● DATA SHOWN
--------
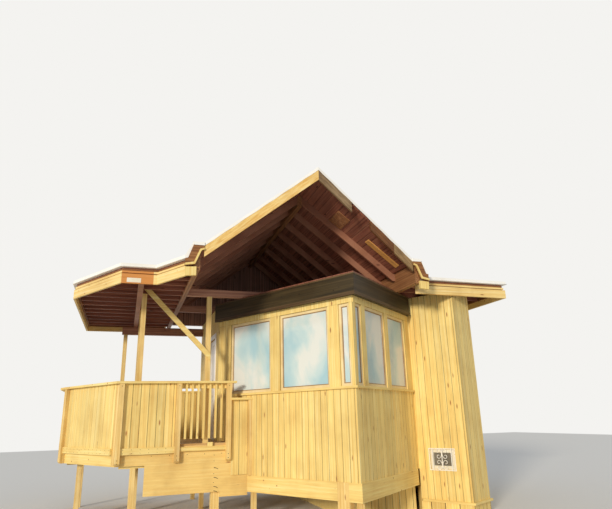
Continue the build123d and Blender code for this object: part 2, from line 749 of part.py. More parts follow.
--------
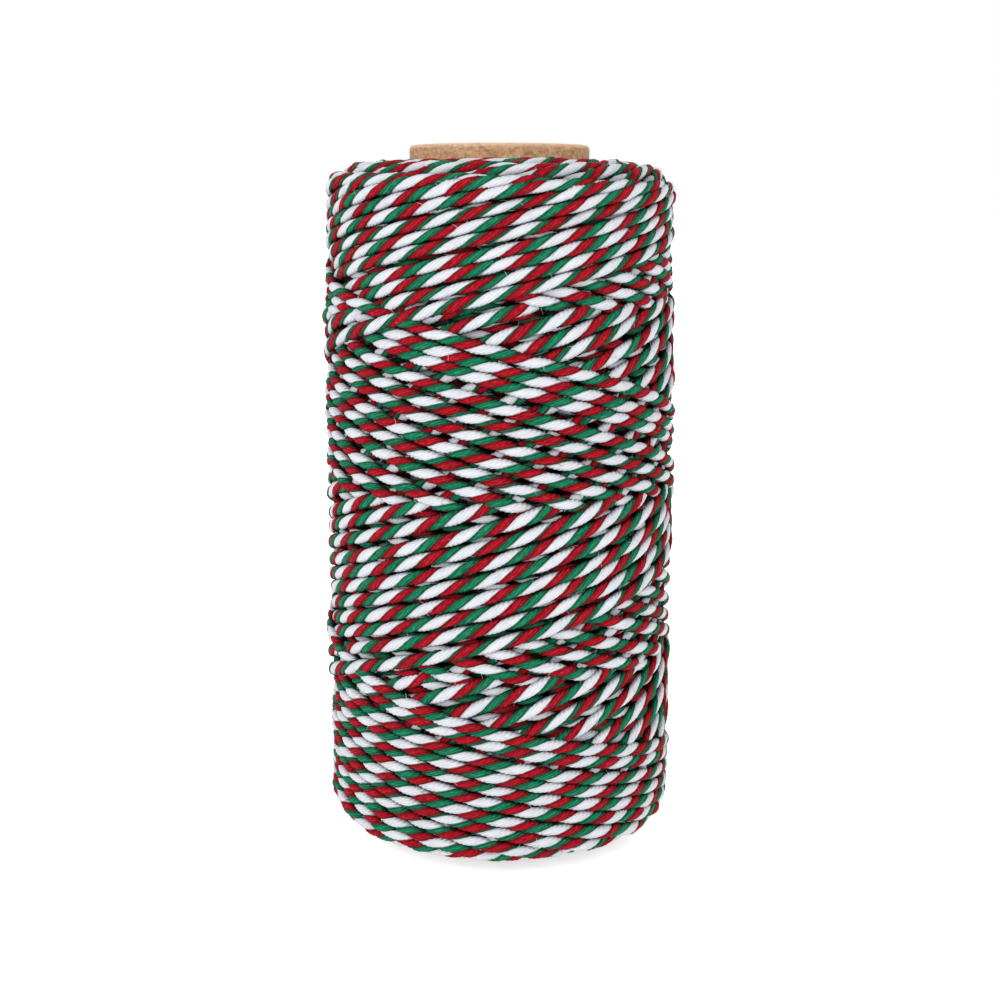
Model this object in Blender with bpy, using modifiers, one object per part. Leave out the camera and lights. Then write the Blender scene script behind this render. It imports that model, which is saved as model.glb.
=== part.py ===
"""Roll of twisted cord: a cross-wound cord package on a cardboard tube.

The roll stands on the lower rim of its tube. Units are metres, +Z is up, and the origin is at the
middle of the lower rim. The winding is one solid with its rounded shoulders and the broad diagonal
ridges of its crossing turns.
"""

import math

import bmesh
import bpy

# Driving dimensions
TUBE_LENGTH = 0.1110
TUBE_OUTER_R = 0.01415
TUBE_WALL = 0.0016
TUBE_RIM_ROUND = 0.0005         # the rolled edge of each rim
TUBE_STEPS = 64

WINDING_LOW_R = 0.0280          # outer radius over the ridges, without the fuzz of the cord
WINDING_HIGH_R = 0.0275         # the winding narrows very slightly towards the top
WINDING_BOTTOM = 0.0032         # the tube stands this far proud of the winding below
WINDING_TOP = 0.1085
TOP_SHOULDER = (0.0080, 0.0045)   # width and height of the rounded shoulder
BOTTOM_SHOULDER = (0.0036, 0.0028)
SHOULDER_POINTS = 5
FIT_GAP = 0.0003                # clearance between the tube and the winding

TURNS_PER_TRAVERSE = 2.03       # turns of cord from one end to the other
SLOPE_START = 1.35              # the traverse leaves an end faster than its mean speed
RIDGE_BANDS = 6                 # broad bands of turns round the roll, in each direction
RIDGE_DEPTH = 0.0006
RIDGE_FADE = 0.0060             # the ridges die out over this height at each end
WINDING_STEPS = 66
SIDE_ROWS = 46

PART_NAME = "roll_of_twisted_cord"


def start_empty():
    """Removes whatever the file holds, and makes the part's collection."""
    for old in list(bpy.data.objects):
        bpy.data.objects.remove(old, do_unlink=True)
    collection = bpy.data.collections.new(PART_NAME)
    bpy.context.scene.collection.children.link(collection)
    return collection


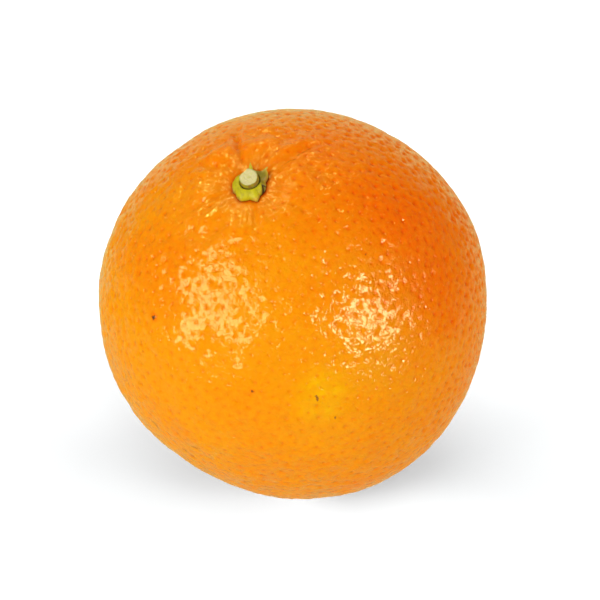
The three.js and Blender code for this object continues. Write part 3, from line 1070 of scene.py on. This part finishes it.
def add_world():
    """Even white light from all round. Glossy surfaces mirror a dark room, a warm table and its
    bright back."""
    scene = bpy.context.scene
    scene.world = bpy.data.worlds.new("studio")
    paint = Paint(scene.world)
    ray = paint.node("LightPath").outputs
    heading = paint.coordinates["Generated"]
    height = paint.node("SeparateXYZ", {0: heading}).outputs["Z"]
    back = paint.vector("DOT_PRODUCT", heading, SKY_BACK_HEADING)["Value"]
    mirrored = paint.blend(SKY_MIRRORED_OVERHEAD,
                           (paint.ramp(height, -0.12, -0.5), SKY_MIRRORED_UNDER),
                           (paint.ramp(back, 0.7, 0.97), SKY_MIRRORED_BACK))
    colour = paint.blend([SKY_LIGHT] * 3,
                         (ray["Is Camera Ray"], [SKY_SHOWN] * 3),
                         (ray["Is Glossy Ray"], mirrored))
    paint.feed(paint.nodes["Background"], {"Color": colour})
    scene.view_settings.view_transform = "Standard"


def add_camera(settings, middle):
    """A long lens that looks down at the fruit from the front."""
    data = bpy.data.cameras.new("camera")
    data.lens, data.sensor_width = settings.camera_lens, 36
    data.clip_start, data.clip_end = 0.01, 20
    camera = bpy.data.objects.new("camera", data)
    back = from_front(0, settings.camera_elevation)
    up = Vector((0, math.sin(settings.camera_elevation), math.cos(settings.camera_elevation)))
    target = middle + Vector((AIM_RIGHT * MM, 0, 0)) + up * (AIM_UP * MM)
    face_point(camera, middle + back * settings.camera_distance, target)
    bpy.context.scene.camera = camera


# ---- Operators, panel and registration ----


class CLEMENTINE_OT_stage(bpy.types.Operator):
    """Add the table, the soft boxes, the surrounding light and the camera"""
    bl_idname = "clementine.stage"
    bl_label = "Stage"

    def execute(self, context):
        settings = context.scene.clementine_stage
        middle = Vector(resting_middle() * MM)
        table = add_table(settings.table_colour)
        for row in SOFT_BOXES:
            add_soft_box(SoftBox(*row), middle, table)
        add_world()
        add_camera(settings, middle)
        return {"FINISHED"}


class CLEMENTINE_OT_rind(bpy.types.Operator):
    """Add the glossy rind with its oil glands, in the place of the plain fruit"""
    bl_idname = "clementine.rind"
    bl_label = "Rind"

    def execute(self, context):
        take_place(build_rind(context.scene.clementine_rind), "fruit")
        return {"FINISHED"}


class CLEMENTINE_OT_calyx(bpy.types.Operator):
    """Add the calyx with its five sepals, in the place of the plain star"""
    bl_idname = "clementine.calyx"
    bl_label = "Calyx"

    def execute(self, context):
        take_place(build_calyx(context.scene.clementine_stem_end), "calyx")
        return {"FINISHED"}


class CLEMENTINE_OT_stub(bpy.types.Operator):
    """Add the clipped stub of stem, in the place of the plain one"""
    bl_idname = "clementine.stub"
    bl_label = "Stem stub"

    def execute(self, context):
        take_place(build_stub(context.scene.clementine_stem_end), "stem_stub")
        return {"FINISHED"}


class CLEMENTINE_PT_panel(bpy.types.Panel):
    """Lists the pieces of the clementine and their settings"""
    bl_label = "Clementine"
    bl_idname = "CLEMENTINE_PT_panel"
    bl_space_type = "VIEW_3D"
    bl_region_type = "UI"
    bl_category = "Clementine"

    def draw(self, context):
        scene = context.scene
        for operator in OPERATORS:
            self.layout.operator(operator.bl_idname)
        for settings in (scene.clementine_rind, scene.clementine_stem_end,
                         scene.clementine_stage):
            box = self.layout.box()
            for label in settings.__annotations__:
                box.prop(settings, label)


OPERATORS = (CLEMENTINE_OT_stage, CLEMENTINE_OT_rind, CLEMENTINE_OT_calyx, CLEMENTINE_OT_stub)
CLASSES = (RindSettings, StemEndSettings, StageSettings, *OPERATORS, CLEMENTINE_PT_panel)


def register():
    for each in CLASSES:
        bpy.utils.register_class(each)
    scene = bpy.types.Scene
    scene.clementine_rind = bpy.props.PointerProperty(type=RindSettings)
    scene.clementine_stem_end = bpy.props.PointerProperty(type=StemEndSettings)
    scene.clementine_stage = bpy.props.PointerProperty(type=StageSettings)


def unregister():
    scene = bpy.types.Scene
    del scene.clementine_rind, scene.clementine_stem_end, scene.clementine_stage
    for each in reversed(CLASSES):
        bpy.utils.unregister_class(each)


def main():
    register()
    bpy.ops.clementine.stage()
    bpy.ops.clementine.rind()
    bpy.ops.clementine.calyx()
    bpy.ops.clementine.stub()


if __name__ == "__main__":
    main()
--------
● INSTRUCTIONS TO FOLLOW
Using the records above, select and copy every line that has the word "code".

● RESPONSE TO THE EXERCISE
Continue the build123d and Blender code for this object: part 2, from line 749 of part.py. More parts follow.
The three.js and Blender code for this object continues. Write part 3, from line 1070 of scene.py on. This part finishes it.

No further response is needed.